Each Algerian resident of France -legal or illegal- is expected by the regime to live as if s/he had never left Algeria. Those with dual nationality are not considered to be French but Algerian.  Assimilation is stigmatised and condemned as a betrayal.  The Algerian government has always striven to control the diaspora.  Back in the 1950’s the FLN (the main nationalist movement during the war for independence) kept its eye on Algerian workers in France, intimidating them and forcing them to work for independence.  In this period, 4,000 Algerians were killed in France by other Algerians.

Today anti-French Algerians in France choose Tik Tok as their favourite weapon.  These “influencers”, often themselves here illegally, set themselves up as policemen of the diaspora.  They are everywhere- Brest, Lyon, Montpellier. Usually poorly educated but with a lot to say, in the past they would have confined themselves to the local bar or café to spout their opinions.  Today all they need is a smartphone in order to address themselves to a far wider audience.  Relying heavily on Islam and nationalism they rabble rouse against those of Algerian origin who have chosen to assimilate.

A more sophisticated method of applying pressure is AL24 News.  This television channel, launched in 2022, puts out propaganda against France in perfect French, scolding the enemies of Algeria who are “conspiring” against the motherland from France or from the “bad neighbour” -Morocco.  The commentators spy out Zionism on every street corner.  Boualem Sansal and Kamel Daoud (winner of last year’s Prix Goncourt) are painted as “thought Harkis” and “agents for the destabilisation of Algeria paid for by those nostalgic for French colonial Algeria”.  The allegiance of those who have dual nationality is most eagerly courted because they can vote and stand for election here.

A recent article in Marianne magazine reveals how Algeria, not content with television and social media, is engaging in more sinister actions.  Two government employees in France are suspected by the DGSI (equivalent of MI5 in the U.K.) of having passed on to Algeria sensitive information about opponents of the regime who are living in exile in France.  With possibly serious consequences.  Hichem Aboud, a former officer in the Algerian army, who has been living in exile in France since 1997 and who published a book called “The Mafia of the Generals”  in 2002 was subjected to an attempted kidnapping in Barcelona last year.  So far the investigation has not demonstrated the complicity of the Algerian secret services but it is not the first time that this thorn in the side of the regime has been targeted.  Nor is he the only one.
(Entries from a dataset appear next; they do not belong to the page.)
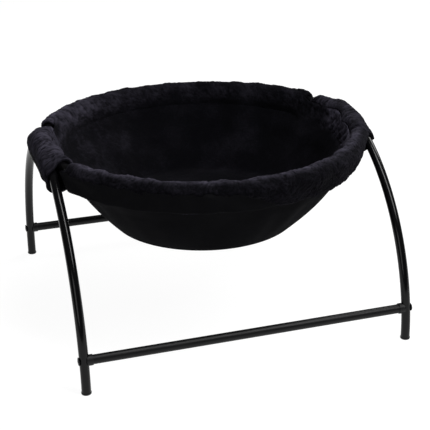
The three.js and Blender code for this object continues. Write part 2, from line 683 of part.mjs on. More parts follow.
// The plush liner: its outer side follows the shell's inside and the pad's top
const linerOuter = [
  new THREE.Vector2(linerTopRadius, linerTopHeight),
  ...offsetProfile(wallProfile(), SHELL_THICKNESS + 2 * GAP),
];
linerOuter.pop();
const linerFloor = raised(baseProfile(padRadius), padRise + PAD_THICKNESS + GAP);
const linerInner = offsetProfile(linerOuter, LINER_THICKNESS);
const linerFloorInner = raised(linerFloor, LINER_THICKNESS);
linerFloorInner[0].x -= LINER_THICKNESS;
const linerCrown = linerOuter[0].clone().add(linerInner[0]).divideScalar(2);
linerCrown.y += LINER_CROWN;
const linerLoop = [
  ...linerOuter,
  ...linerFloor,
  ...linerFloorInner.reverse(),
  ...linerInner.reverse(),
  linerCrown,
  linerOuter[0],
];
addPiece("plush_liner", revolve(linerLoop), blackPlush);

export default bed;
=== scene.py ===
import math

import bmesh
import bpy
import numpy as np
from mathutils import Matrix, Vector


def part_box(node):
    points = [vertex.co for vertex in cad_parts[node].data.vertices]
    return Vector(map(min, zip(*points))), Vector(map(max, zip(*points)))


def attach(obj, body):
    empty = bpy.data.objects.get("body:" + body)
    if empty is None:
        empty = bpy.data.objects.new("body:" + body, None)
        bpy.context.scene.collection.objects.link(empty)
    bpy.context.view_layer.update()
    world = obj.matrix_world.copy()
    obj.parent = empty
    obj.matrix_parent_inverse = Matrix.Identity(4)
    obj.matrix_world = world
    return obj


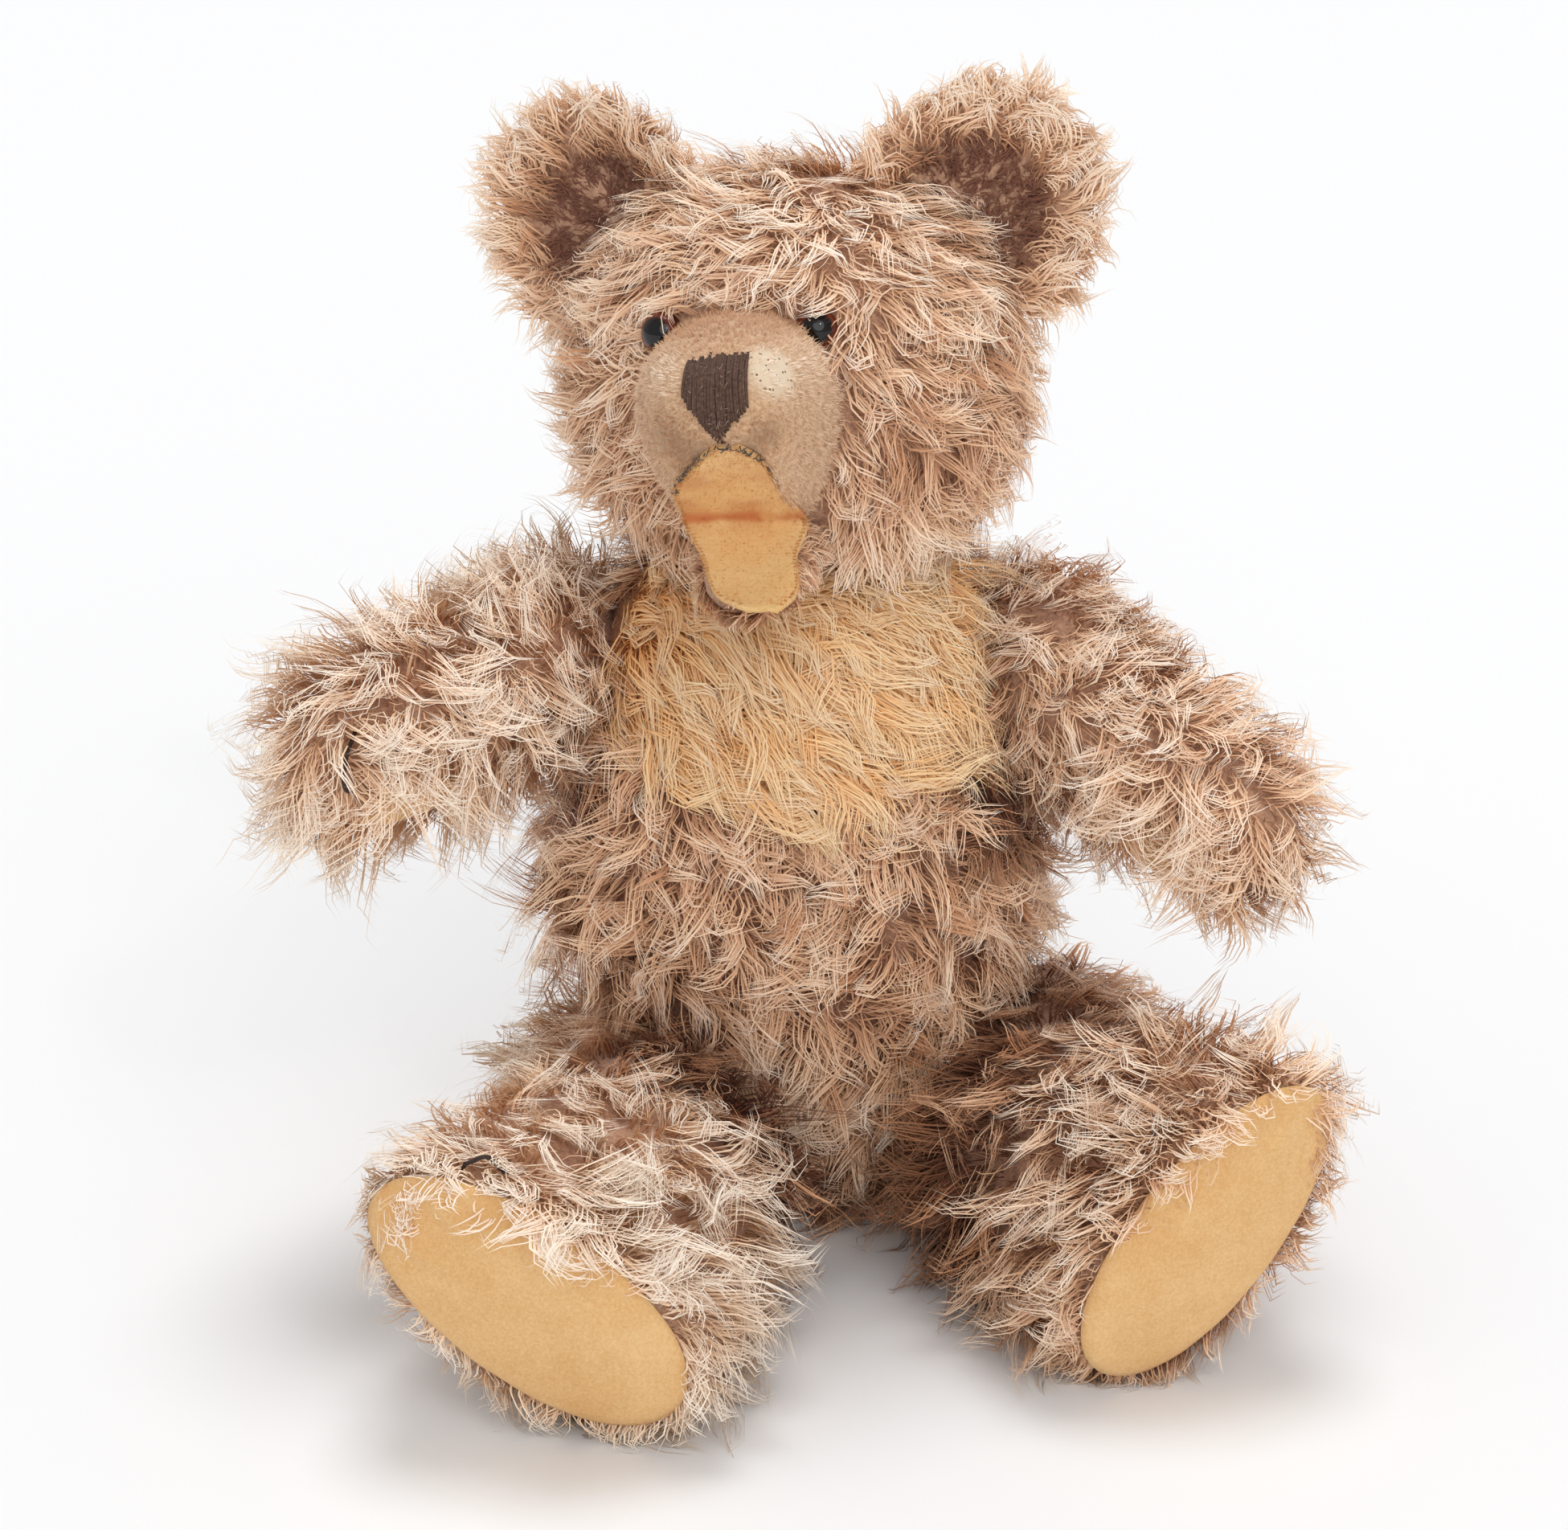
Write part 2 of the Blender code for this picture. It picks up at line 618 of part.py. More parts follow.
def make_arm(side, sign, joint, frame):
    """An arm: skin with its felt paw pad, and stuffing."""
    rings = limb_rings(ARMS[side], sign)
    place, axis, disc = SHOULDERS[side]

    def form(name, inset, colour=None):
        made = new_object(name, ring_cage(name, rings), colour, parent=joint if colour else None)
        soften(made, inset)
        level = Vector(place) + Vector(axis) * (GAP + inset)
        boolean(made, block(f"{name}_shoulder_end", level, -Vector(axis)))
        return made

    skin = form(f"{side}_arm_skin", 0.0, MOHAIR)
    boolean(skin, form(f"{side}_arm_hollow", CLOTH))
    pad = form(f"{side}_paw_pad", 0.0, FELT_COLOUR)
    boolean(pad, form(f"{side}_pad_hollow", CLOTH))
    stuffing = form(f"{side}_arm_stuffing", CLOTH + GAP, STUFFING)
    facing, middle, long, wide = PADS[side]
    palm = turned(facing, mm(middle))
    for piece, margin, operation in ((skin, GAP, "DIFFERENCE"), (pad, 0.0, "INTERSECT")):
        window = cylinder(
            f"{piece.name}_window", long + margin, 0, 40, palm, 24, (wide + margin) / (long + margin)
        )
        boolean(piece, window, operation)
    boolean(skin, cylinder(f"{side}_arm_hole", SKIN_HOLE_RADIUS, -9, CLOTH * 3, frame, 12))
    for cut in pocket(f"{side}_arm", frame, disc, 1):
        boolean(stuffing, cut)


def make_leg(side, sign, joint, frame):
    """A leg: skin that is open at the sole, the felt sole, and stuffing."""
    rings = limb_rings(LEGS[side], sign)
    disc = HIPS[side][2]
    level, facing = SOLES[side]
    facing = Vector(facing).normalized()

    def form(name, inset, colour=None):
        made = new_object(name, ring_cage(name, rings), colour, parent=joint if colour else None)
        soften(made, inset)
        return made

    def trimmed(name, inset, colour=None):
        made = form(name, inset, colour)
        boolean(made, cylinder(f"{name}_hip_end", HIP_SOCKET + 3 + inset, -60, GAP + inset, frame, 20))
        boolean(made, block(f"{name}_floor", (0, 0, inset), (0, 0, -1)))
        return made

    skin = trimmed(f"{side}_leg_skin", 0.0, MOHAIR)
    boolean(skin, trimmed(f"{side}_leg_hollow", CLOTH))
    stuffing = trimmed(f"{side}_leg_stuffing", CLOTH + GAP, STUFFING)
    for piece in (skin, stuffing):
        boolean(piece, block(f"{piece.name}_sole_end", level, facing))
    sole = form(f"{side}_foot_sole", 0.0, FELT_COLOUR)
    slab = block(f"{side}_sole_slab", Vector(level) + facing * GAP, facing, FELT)
    boolean(sole, slab, "INTERSECT")
    boolean(skin, cylinder(f"{side}_leg_hole", SKIN_HOLE_RADIUS, -9, CLOTH * 3, frame, 12))
    for cut in pocket(f"{side}_leg", frame, disc, 1):
        boolean(stuffing, cut)


def main():
    """Builds the bear, body by body."""
    make_torso()
    place, axis, disc = NECK
    neck = joint_empty("neck_joint", turned(axis, mm(place)))
    disc_joint("neck", place, axis, disc, neck)
    make_head(neck)
    for side, sign in (("right", -1), ("left", 1)):
        place, axis, disc = SHOULDERS[side]
        joint = joint_empty(f"{side}_shoulder_joint", turned(axis, mm(place)))
        make_arm(side, sign, joint, disc_joint(f"{side}_shoulder", place, axis, disc, joint))
        place, _, disc = HIPS[side]
        axis = hip_axis(sign)
        joint = joint_empty(f"{side}_hip_joint", turned(axis, mm(place)))
        make_leg(side, sign, joint, disc_joint(f"{side}_hip", place, axis, disc, joint))


clear_scene()
bear = new_collection("teddy_bear")
cutters = new_collection("cutters")
main()
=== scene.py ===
"""Looks of an old jointed mohair teddy bear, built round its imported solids.

Every cloth skin is rebuilt as a smooth form, and its pile is grown from it as real strands in locks.
Metres, +Z up, the bear faces -Y. Left and right are the bear's own, so its left side is at +X.
"""

import json
import math

import bpy
import numpy as np
from mathutils import Matrix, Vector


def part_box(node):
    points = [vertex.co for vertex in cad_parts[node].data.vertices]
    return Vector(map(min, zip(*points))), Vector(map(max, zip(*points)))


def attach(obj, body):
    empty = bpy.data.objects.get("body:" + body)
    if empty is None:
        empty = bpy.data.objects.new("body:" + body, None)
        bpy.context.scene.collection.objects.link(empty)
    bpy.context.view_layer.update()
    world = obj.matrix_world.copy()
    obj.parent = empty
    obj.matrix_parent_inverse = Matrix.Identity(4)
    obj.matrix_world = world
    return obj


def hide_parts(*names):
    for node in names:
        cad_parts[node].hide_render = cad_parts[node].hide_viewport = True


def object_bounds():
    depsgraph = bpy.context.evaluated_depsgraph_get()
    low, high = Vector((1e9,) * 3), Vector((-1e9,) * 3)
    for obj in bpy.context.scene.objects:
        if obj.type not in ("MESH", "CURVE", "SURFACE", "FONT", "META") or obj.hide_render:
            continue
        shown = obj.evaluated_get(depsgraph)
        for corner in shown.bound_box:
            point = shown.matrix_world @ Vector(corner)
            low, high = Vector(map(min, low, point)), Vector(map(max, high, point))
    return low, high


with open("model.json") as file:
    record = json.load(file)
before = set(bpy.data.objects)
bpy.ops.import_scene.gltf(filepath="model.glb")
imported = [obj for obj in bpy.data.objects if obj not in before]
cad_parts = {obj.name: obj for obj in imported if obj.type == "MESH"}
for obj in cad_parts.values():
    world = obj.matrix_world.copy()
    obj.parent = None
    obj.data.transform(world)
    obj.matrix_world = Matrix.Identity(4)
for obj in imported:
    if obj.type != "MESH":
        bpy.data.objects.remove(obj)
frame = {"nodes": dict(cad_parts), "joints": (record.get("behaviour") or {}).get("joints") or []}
cad_box = [list(corner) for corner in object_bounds()]

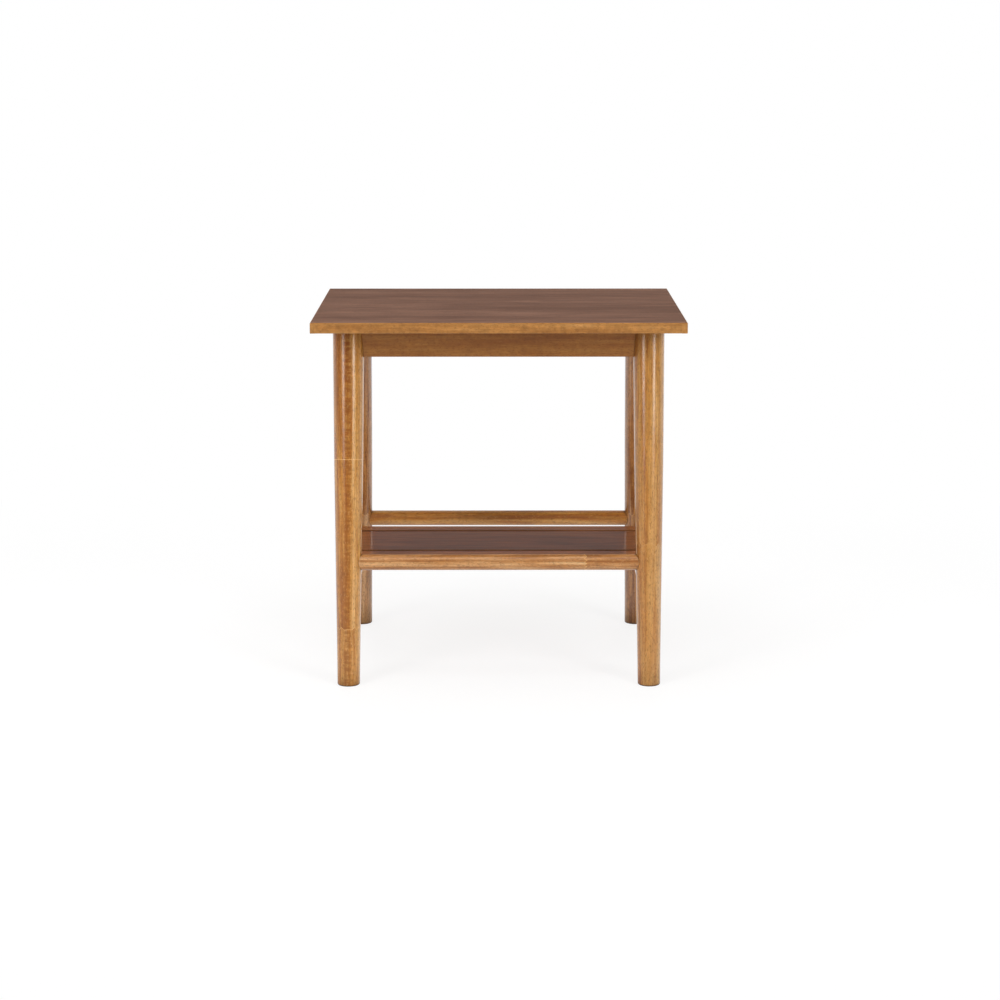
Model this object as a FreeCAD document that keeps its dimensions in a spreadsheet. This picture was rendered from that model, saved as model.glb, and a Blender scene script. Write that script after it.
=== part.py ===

Algerian refugees from the regime living in France are regularly targeted by “influencers” who post their details on social media and issue death threats forcing their victims to live ultra cautiously-never receiving guests at home or going out on foot.  Some, such as  Kamel Boncheikh, a French Algerian writer and fierce critic of Islamism and its creeping influence in the West, have suffered from isolation.  He says that people he knows refuse to meet him when they come to France for fear that the regime will learn of it and take reprisals against them when they return to Algeria.

Meanwhile Boualem Sansal continues to rot in jail with no immediate prospect of release and his fellow author Kamel Daoud, who won the Prix Goncourt in 2004 for his novel “Houris” has been the subject of two international arrest warrants issued by Algeria.  Daoud and his wife, who is a psychiatrist, are accused of using the story of a young woman who escaped the “black decade” of the 1990’s without her consent.  His book describes the horrors of the civil war but talking and writing about this is forbidden in Algeria. Daoud denies that the book recounts the life of Mme Arbane, the woman concerned, and says that the arrest warrants are an attempt on the part of the Algerian government to silence him as they are trying to silence Sansal.

In May 2025 28 La France Insoumise deputies voted, to their eternal shame, against a resolution demanding the liberation of Boualem Sansal.  Bastien Lachaud denounced Sansal as an individual who is “close to the Islamophobic right”.  Perhaps because he was invited to a book fair in Israel?